- [BRIEF]
Take the entries below and print only the lines from the one with "bpy.data.objects.remove(obj)" through the one with "THICK = (high.z - low.z) / MM", exactly as they stand, both ends included.

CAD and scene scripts

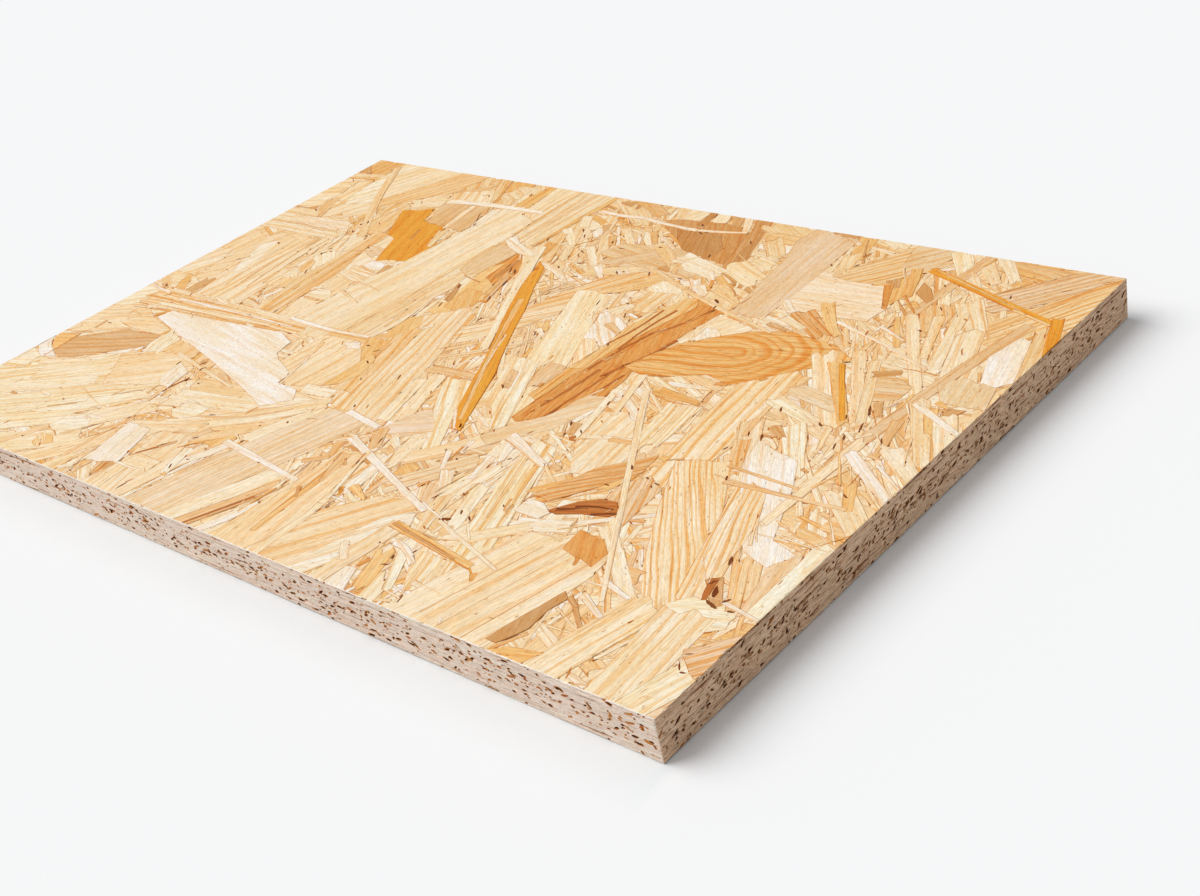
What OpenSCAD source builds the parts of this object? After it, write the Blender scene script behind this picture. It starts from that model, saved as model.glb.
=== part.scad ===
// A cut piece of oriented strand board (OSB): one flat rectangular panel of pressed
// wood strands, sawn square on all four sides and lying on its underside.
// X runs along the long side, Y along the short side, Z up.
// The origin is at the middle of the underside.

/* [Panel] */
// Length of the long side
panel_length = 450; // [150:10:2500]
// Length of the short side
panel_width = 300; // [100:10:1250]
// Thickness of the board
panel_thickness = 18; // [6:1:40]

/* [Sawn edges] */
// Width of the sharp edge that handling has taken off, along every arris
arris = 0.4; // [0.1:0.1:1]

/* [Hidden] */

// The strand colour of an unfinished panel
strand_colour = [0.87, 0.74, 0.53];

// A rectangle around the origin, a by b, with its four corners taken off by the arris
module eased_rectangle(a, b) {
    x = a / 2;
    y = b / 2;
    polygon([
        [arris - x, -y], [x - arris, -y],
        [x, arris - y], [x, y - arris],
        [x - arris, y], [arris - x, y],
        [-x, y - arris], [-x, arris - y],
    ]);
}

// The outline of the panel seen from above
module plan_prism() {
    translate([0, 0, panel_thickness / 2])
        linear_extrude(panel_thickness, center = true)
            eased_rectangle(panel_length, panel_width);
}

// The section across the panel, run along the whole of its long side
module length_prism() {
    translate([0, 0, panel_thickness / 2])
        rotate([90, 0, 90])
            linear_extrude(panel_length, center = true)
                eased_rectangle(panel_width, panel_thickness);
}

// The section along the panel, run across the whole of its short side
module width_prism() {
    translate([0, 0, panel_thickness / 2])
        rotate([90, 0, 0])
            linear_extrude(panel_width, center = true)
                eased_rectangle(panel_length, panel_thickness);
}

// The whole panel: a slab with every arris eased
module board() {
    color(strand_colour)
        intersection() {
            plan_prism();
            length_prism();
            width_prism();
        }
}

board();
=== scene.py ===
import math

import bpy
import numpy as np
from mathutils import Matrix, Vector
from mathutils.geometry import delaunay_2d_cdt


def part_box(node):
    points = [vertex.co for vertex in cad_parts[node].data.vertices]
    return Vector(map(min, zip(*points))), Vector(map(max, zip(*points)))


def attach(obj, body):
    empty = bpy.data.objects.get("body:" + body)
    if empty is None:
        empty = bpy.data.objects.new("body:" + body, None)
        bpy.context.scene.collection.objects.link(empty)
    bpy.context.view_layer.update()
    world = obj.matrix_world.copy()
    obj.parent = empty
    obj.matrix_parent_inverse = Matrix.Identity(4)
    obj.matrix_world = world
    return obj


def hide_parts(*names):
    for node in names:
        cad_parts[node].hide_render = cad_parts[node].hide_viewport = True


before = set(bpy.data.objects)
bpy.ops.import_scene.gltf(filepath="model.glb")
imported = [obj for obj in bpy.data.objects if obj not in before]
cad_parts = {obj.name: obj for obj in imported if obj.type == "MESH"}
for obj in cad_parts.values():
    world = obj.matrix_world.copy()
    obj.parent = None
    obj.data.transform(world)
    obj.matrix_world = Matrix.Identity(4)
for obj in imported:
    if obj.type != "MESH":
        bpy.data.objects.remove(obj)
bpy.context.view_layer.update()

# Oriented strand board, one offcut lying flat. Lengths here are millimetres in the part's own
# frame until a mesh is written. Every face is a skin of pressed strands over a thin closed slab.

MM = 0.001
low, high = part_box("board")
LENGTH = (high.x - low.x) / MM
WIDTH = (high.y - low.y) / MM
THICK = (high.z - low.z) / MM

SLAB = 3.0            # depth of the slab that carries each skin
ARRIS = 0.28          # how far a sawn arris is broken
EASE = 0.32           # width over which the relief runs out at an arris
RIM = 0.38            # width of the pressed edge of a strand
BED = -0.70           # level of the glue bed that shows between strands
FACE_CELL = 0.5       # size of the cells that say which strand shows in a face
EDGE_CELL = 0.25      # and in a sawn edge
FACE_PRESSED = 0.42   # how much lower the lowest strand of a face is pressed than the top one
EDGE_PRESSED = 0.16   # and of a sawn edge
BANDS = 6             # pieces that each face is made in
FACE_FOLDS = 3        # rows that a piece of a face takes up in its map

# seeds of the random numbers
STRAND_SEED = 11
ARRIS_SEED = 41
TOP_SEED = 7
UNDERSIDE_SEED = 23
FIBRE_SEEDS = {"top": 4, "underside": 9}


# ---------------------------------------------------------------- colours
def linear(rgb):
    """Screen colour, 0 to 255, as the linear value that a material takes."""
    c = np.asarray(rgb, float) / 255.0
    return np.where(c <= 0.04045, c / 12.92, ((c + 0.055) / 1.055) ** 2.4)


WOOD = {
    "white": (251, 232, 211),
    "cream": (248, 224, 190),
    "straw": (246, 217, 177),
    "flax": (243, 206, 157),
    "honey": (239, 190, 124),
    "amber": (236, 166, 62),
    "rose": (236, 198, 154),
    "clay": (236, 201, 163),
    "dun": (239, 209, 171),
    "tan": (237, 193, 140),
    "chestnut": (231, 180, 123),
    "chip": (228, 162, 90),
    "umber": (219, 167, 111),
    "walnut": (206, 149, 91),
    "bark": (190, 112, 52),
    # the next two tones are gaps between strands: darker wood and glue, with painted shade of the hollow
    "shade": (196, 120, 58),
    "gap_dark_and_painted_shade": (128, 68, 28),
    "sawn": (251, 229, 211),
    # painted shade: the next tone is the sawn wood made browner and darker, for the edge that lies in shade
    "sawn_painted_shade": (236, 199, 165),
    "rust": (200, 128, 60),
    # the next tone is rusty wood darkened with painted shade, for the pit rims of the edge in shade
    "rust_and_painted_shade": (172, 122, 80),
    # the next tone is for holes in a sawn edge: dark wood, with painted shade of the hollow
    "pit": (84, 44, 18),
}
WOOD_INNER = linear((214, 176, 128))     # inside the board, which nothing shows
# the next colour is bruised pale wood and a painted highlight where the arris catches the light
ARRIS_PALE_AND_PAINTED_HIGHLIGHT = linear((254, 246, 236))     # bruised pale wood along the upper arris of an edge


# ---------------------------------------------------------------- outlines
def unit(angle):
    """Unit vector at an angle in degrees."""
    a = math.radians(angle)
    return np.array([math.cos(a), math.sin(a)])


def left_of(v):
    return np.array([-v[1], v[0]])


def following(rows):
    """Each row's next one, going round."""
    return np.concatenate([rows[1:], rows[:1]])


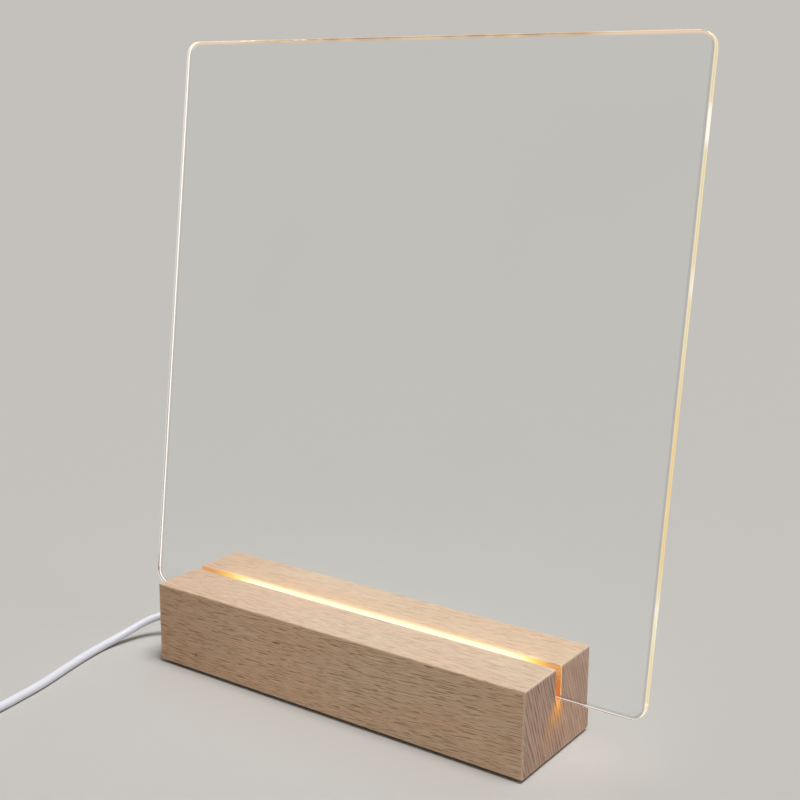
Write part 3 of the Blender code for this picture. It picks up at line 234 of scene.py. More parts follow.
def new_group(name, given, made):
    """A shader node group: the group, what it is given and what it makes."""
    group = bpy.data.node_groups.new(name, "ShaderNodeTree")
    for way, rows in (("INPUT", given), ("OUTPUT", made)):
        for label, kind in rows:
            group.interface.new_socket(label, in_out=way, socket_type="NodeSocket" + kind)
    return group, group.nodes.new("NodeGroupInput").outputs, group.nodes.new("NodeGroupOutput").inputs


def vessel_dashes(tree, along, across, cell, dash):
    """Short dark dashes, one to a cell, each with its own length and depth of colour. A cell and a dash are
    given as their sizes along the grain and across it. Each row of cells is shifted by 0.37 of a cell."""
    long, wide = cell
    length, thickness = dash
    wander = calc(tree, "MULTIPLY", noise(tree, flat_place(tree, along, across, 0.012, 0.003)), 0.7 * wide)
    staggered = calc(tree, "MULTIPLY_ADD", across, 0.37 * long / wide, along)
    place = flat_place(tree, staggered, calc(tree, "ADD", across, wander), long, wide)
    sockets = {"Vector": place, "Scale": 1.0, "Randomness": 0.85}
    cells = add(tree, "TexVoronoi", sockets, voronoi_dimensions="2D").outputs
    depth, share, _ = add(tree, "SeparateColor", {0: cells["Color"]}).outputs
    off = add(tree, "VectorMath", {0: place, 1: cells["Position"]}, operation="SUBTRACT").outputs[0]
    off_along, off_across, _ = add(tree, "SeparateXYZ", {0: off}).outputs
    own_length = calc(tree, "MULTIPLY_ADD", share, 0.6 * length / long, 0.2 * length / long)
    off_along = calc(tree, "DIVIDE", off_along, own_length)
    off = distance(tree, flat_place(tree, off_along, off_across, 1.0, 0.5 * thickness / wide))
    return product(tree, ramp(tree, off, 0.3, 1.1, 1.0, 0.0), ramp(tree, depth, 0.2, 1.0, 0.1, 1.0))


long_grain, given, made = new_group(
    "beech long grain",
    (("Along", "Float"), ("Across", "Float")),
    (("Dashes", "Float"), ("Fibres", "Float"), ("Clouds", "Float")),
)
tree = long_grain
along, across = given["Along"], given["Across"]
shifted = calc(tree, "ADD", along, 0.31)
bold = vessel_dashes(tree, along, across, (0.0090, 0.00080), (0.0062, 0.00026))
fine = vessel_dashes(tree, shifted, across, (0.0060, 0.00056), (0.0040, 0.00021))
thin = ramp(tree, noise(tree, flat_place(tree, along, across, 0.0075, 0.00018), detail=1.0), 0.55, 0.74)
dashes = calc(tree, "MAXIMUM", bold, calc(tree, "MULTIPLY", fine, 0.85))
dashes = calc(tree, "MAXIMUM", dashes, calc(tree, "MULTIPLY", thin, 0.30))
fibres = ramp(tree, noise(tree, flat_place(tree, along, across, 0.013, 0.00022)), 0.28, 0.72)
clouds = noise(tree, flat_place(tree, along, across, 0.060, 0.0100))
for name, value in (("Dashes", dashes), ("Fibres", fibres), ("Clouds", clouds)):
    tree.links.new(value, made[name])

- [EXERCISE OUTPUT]
        bpy.data.objects.remove(obj)
bpy.context.view_layer.update()

# Oriented strand board, one offcut lying flat. Lengths here are millimetres in the part's own
# frame until a mesh is written. Every face is a skin of pressed strands over a thin closed slab.

MM = 0.001
low, high = part_box("board")
LENGTH = (high.x - low.x) / MM
WIDTH = (high.y - low.y) / MM
THICK = (high.z - low.z) / MM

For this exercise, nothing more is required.